For 706 and 709 preparers, however, this continues to be an important issue when it comes to the possible misreporting of QTIP property. Relief through a PLR may be the only possible fix depending on when the error is caught, assuming the taxpayer qualifies. For now, however, it is important to note that the estate did not put forth a compelling argument of substantial compliance in this case - so it may not be outside of the realm of possibility that such an argument could later succeed in the absence of a PLR. All the estate claimed is that the Service did not serve up to them (pun intended) the faultiness of the QTIP election on a silver platter as part of the audit or assessment process. Obviously doing it right the first time is important, but I also caution against a narrow procedural reading of the opinion.

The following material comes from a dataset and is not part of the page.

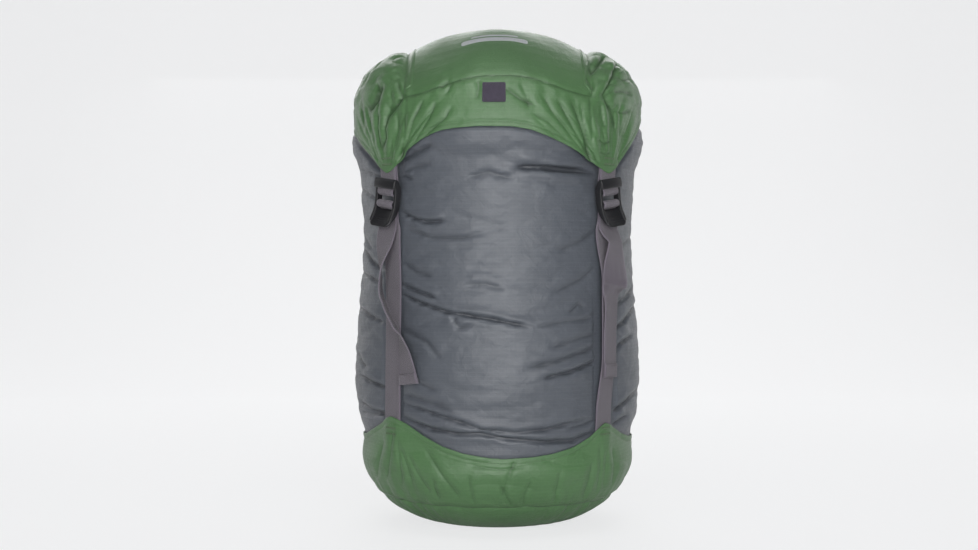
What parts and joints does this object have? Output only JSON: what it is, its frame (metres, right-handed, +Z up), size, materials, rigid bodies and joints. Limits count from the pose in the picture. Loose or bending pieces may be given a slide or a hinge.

However, I also think it is important to highlight that there are several trickle-down effects here. Many returns are filed for the sole purpose of making a portability election, and the amount of a deceased spouse’s unused exclusion is increased dollar-for-dollar by the QTIP election in most cases. In such a case, the Service has the authority (under Treas. Reg. 20.2010-3(d)) to examine the portability return at the death of the surviving spouse for purposes of determining the DSUE that is available to the surviving spouse for purposes of determining the applicable credit against estate tax. Such an examination could, for example, reduce DSUE due to a faulty QTIP election on the portability return.

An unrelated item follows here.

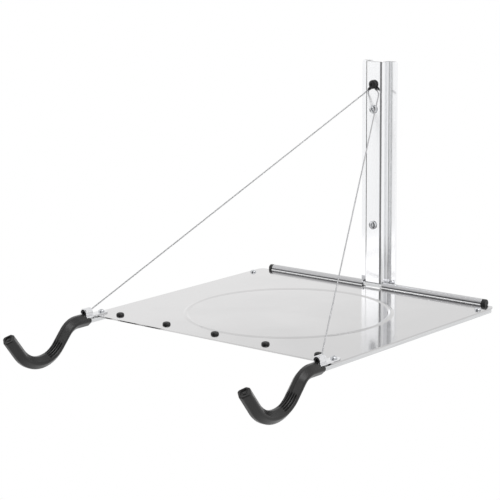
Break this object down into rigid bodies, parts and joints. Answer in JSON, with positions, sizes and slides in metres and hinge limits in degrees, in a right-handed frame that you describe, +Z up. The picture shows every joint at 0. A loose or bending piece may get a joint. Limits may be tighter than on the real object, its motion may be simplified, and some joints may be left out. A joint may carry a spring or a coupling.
{
  "type": "folding wall bike rack",
  "caption": "Folding wall rack for one bicycle: an upright rail, a tray that folds up about a rod at the rail's foot, two rubber-covered hooks and two stay cables.",
  "frame": {"origin": "on the wall plane, half way between the two wall screws and on the rail's centre line", "axes": "+Z up, +Y into the wall, +X to the right for someone who faces the wall; the tray stands out towards -Y"},
  "size_m": [0.3118, 0.4505, 0.2821],
  "materials": {
    "bright_aluminium": "bright anodised extrusion",
    "mirror_sheet": "mirror-polished sheet steel",
    "bright_steel": "bright drawn steel",
    "plated_steel": "zinc-plated steel",
    "chrome": "bright chrome plate",
    "steel_rope": "twisted wire rope",
    "black_steel": "black oxide",
    "black_plastic": "moulded, satin",
    "black_rubber": "moulded, satin"
  },
  "bodies": {
    "rail": {"wall_rail": "bright_aluminium", "hinge_rod": "bright_steel", "hinge_cap_left": "black_plastic", "hinge_cap_right": "black_plastic", "wall_screw_upper": "plated_steel", "wall_screw_lower": "plated_steel", "cable_bolt": "black_steel", "cable_bolt_washer": "plated_steel", "cable_bolt_nut": "plated_steel", "eyelet_left": "black_steel", "eyelet_right": "black_steel", "cable_left": "steel_rope", "cable_right": "steel_rope"},
    "tray": {"tray": "mirror_sheet", "hook_arm_left": "bright_steel", "hook_arm_right": "bright_steel", "hook_sleeve_left": "black_rubber", "hook_sleeve_right": "black_rubber", "anchor_left": "chrome", "anchor_right": "chrome", "anchor_plug_left": "black_steel", "anchor_plug_right": "black_steel", "cable_stop_left": "plated_steel", "cable_stop_right": "plated_steel", "tray_screw_front_left": "plated_steel", "tray_screw_front_right": "plated_steel", "tray_screw_rear_left": "plated_steel", "tray_screw_rear_right": "plated_steel", "bumper_1": "black_rubber", "bumper_2": "black_rubber", "bumper_3": "black_rubber", "bumper_4": "black_rubber", "bumper_5": "black_rubber"}
  },
  "joints": [
    {"name": "tray_fold", "type": "hinge", "parent": "rail", "child": "tray", "pos_m": [0, -0.011, -0.1285], "axis": [-1, 0, 0], "range_deg": [0, 84], "deforming": ["cable_left", "cable_right"]}
  ]
}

A failed QTIP election may also mean loss of a prior deceased spouse’s GST tax exemption, as technically the reverse QTIP election to allocate GST exemption is reliant on a valid QTIP election. I would also go so far as to argue that a reverse QTIP election might be unavailable or faulty in a portability return filed late under Rev. Proc. 2022-32, as unused GST exemption gets automatically allocated at the original due date (with timely extensions) for the Form 706.